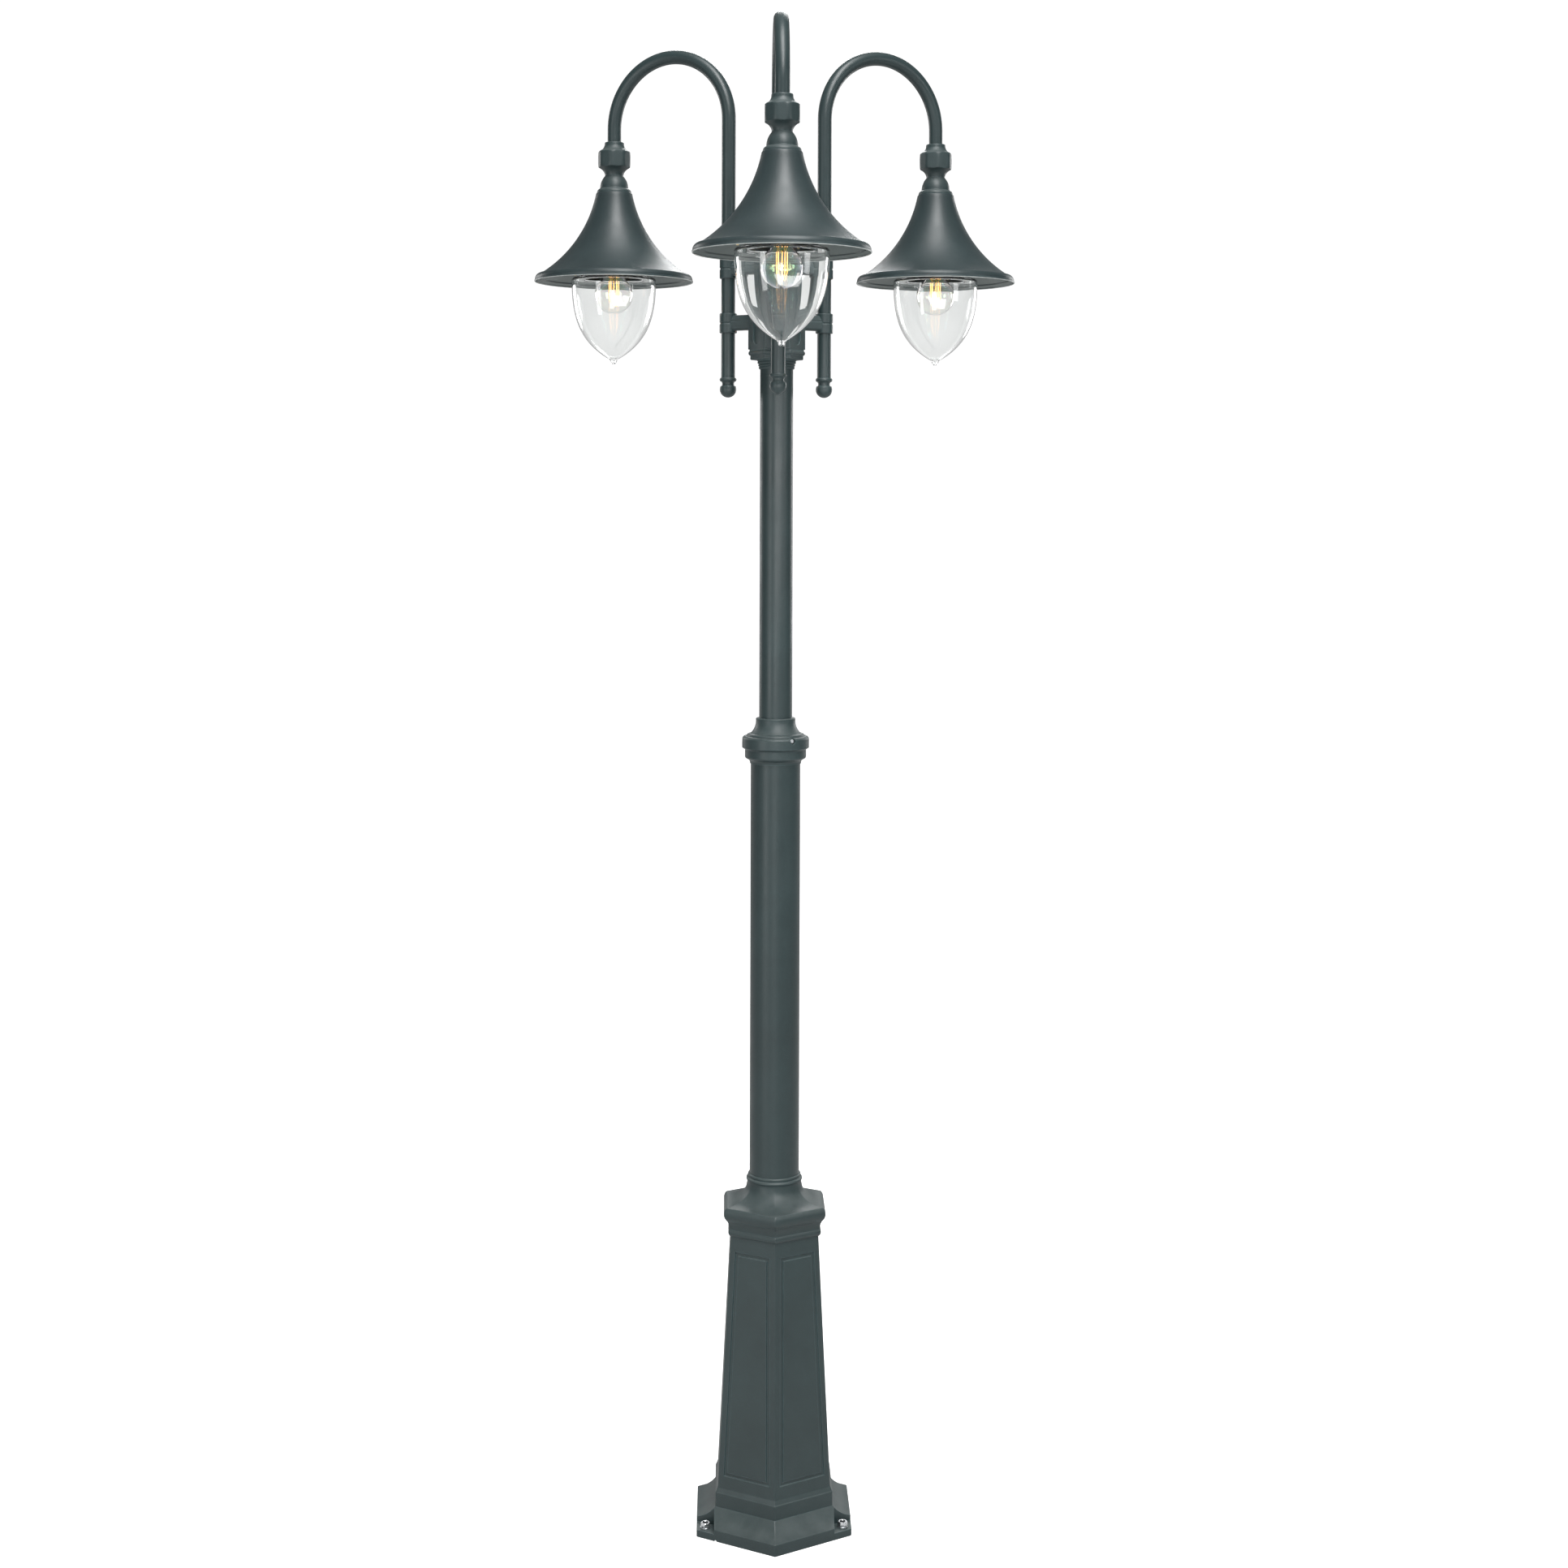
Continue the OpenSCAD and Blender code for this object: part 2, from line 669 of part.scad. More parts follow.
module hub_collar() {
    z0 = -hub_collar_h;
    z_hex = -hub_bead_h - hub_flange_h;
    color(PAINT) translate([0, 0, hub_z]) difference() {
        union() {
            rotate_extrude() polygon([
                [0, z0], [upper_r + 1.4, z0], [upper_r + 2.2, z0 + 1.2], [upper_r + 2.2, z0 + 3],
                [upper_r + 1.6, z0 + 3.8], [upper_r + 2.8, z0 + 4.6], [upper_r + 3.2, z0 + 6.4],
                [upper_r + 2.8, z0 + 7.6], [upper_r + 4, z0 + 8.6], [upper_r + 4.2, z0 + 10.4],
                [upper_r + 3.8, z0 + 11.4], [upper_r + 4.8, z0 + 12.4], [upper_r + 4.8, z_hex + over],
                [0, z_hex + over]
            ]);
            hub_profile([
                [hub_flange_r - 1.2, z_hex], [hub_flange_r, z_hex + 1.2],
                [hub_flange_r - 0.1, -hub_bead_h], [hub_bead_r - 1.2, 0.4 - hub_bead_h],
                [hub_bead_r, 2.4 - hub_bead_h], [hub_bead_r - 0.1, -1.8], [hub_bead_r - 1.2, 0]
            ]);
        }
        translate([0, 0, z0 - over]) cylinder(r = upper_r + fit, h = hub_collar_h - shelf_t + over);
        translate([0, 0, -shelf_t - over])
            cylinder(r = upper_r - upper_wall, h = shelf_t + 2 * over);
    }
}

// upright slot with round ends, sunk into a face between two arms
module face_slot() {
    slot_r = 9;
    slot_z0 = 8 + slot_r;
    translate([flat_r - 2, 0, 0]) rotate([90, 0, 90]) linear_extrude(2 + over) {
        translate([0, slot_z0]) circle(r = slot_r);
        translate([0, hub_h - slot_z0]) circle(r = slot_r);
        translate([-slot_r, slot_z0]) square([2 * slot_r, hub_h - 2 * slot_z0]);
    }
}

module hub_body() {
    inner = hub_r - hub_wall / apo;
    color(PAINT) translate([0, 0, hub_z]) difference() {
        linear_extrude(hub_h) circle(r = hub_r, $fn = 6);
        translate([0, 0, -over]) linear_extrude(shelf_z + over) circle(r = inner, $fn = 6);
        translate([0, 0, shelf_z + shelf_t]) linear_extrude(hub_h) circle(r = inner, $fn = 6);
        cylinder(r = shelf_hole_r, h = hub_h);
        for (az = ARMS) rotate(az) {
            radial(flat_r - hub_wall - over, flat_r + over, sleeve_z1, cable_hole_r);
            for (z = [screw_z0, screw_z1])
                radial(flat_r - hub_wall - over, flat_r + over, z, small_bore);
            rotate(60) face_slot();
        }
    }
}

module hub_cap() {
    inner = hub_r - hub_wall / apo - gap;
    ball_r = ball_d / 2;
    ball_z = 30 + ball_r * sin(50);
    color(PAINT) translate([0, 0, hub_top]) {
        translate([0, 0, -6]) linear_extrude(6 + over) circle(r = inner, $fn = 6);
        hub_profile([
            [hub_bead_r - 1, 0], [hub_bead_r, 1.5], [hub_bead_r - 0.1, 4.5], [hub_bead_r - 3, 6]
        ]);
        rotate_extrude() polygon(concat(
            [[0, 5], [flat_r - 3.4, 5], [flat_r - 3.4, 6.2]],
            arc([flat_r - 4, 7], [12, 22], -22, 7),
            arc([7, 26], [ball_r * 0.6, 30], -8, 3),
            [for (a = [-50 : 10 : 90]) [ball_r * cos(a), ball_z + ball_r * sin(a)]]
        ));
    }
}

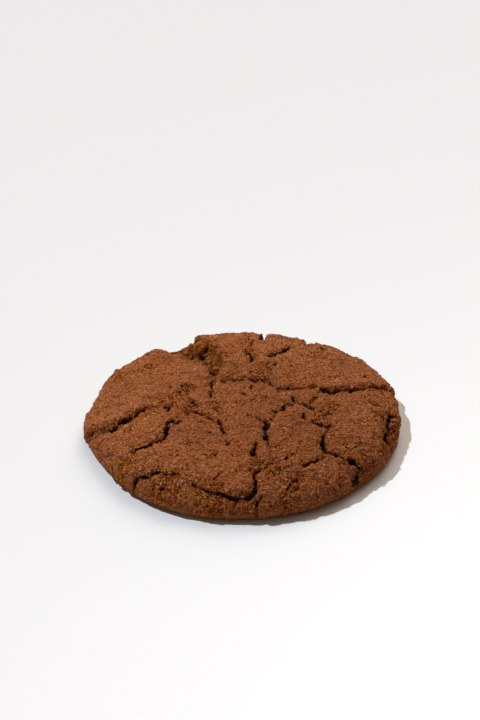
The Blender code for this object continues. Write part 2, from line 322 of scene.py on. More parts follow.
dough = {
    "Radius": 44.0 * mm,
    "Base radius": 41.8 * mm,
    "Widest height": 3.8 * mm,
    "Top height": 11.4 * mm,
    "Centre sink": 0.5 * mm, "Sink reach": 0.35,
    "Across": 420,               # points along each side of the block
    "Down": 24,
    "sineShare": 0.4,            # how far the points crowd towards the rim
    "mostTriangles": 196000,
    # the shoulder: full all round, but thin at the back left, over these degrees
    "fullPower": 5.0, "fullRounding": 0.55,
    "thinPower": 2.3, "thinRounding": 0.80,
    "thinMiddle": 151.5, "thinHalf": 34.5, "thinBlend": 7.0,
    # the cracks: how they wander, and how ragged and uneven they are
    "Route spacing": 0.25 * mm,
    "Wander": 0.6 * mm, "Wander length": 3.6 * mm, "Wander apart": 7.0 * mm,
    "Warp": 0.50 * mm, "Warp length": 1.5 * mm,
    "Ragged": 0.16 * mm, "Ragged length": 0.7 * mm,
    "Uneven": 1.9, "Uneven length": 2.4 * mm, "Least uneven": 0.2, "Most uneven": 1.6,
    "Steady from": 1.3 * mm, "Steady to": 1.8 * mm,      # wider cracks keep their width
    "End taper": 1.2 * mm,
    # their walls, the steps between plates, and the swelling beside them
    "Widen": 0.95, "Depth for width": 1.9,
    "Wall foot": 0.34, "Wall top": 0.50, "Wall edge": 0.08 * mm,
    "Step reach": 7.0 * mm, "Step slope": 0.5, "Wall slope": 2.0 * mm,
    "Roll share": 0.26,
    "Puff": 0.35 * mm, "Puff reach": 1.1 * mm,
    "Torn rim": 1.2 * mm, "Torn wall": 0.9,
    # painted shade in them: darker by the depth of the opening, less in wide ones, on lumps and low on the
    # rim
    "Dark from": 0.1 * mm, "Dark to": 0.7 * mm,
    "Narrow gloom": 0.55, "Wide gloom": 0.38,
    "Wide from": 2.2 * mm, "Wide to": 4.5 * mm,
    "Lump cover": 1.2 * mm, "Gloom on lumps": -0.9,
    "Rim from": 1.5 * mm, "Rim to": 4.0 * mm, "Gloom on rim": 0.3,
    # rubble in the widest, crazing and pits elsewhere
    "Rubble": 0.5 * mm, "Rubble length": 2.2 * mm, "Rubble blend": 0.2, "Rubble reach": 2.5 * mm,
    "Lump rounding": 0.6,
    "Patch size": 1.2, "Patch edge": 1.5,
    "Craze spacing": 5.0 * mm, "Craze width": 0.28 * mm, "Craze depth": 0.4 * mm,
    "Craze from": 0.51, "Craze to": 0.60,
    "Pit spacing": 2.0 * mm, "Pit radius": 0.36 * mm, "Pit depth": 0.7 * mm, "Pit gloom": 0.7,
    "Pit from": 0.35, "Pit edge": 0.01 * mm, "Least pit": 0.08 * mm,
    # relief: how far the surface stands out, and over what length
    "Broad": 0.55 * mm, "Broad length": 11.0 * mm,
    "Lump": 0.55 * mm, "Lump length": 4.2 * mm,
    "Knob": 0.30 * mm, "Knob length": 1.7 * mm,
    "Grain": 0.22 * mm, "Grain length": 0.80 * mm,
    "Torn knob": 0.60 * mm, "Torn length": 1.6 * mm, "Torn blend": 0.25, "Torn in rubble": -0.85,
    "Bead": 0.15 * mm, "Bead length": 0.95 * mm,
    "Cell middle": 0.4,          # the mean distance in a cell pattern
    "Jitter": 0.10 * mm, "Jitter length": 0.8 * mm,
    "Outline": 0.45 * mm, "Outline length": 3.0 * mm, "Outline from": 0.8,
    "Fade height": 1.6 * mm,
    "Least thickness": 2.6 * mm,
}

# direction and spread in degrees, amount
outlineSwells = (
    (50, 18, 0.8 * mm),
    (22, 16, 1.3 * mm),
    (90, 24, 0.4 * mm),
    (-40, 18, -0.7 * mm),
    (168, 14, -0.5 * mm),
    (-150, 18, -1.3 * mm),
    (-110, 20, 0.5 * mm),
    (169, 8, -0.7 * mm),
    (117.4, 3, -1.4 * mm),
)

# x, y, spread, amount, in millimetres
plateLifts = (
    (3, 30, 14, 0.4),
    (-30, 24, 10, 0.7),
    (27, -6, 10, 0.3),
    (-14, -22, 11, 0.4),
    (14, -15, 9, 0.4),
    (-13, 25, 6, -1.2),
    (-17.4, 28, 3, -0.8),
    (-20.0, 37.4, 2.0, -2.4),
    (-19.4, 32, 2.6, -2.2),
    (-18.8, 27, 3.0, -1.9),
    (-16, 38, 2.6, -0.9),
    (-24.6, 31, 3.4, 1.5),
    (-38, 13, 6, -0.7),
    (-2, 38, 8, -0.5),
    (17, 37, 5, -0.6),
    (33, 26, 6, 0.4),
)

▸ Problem
Search the records for the word "follow" and copy every line where it occurs.

▸ Expected answer
Continue the OpenSCAD and Blender code for this object: part 2, from line 669 of part.scad. More parts follow.
The Blender code for this object continues. Write part 2, from line 322 of scene.py on. More parts follow.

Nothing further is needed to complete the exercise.